* BEGIN *

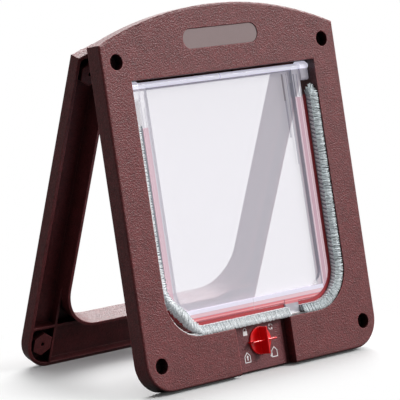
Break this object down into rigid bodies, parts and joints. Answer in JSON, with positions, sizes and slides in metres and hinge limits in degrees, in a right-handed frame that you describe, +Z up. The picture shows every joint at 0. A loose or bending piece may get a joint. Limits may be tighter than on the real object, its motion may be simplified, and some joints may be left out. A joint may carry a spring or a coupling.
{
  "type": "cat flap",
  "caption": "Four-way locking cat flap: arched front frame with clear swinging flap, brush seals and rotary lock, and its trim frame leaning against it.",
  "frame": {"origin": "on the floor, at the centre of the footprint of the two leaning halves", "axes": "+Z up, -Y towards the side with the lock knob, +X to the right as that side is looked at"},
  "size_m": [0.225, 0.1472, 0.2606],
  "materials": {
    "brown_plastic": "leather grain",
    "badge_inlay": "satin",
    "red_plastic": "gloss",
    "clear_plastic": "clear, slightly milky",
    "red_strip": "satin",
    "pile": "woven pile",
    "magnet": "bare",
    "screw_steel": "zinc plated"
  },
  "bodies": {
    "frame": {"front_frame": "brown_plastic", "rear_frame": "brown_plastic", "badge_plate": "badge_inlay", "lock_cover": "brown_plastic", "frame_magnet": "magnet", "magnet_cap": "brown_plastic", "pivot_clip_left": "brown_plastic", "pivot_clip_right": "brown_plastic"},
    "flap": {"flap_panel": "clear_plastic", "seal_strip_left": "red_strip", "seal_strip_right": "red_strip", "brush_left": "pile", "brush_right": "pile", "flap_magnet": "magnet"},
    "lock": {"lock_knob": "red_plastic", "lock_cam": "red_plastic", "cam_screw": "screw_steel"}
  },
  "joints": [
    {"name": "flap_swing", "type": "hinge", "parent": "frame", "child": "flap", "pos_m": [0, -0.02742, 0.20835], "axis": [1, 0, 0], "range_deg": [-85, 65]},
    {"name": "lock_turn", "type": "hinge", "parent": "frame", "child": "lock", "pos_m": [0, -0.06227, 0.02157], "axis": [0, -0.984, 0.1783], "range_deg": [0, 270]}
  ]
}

* END *

**Work to do**: Copy every line of the material, please, keeping it exactly the same.

**Response**:
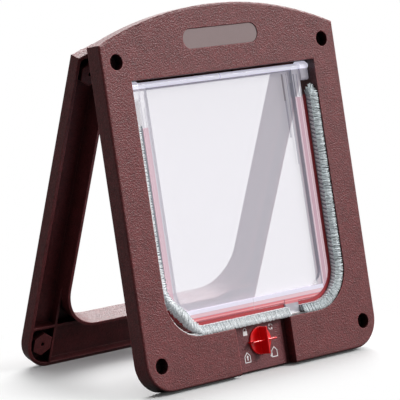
Break this object down into rigid bodies, parts and joints. Answer in JSON, with positions, sizes and slides in metres and hinge limits in degrees, in a right-handed frame that you describe, +Z up. The picture shows every joint at 0. A loose or bending piece may get a joint. Limits may be tighter than on the real object, its motion may be simplified, and some joints may be left out. A joint may carry a spring or a coupling.
{
  "type": "cat flap",
  "caption": "Four-way locking cat flap: arched front frame with clear swinging flap, brush seals and rotary lock, and its trim frame leaning against it.",
  "frame": {"origin": "on the floor, at the centre of the footprint of the two leaning halves", "axes": "+Z up, -Y towards the side with the lock knob, +X to the right as that side is looked at"},
  "size_m": [0.225, 0.1472, 0.2606],
  "materials": {
    "brown_plastic": "leather grain",
    "badge_inlay": "satin",
    "red_plastic": "gloss",
    "clear_plastic": "clear, slightly milky",
    "red_strip": "satin",
    "pile": "woven pile",
    "magnet": "bare",
    "screw_steel": "zinc plated"
  },
  "bodies": {
    "frame": {"front_frame": "brown_plastic", "rear_frame": "brown_plastic", "badge_plate": "badge_inlay", "lock_cover": "brown_plastic", "frame_magnet": "magnet", "magnet_cap": "brown_plastic", "pivot_clip_left": "brown_plastic", "pivot_clip_right": "brown_plastic"},
    "flap": {"flap_panel": "clear_plastic", "seal_strip_left": "red_strip", "seal_strip_right": "red_strip", "brush_left": "pile", "brush_right": "pile", "flap_magnet": "magnet"},
    "lock": {"lock_knob": "red_plastic", "lock_cam": "red_plastic", "cam_screw": "screw_steel"}
  },
  "joints": [
    {"name": "flap_swing", "type": "hinge", "parent": "frame", "child": "flap", "pos_m": [0, -0.02742, 0.20835], "axis": [1, 0, 0], "range_deg": [-85, 65]},
    {"name": "lock_turn", "type": "hinge", "parent": "frame", "child": "lock", "pos_m": [0, -0.06227, 0.02157], "axis": [0, -0.984, 0.1783], "range_deg": [0, 270]}
  ]
}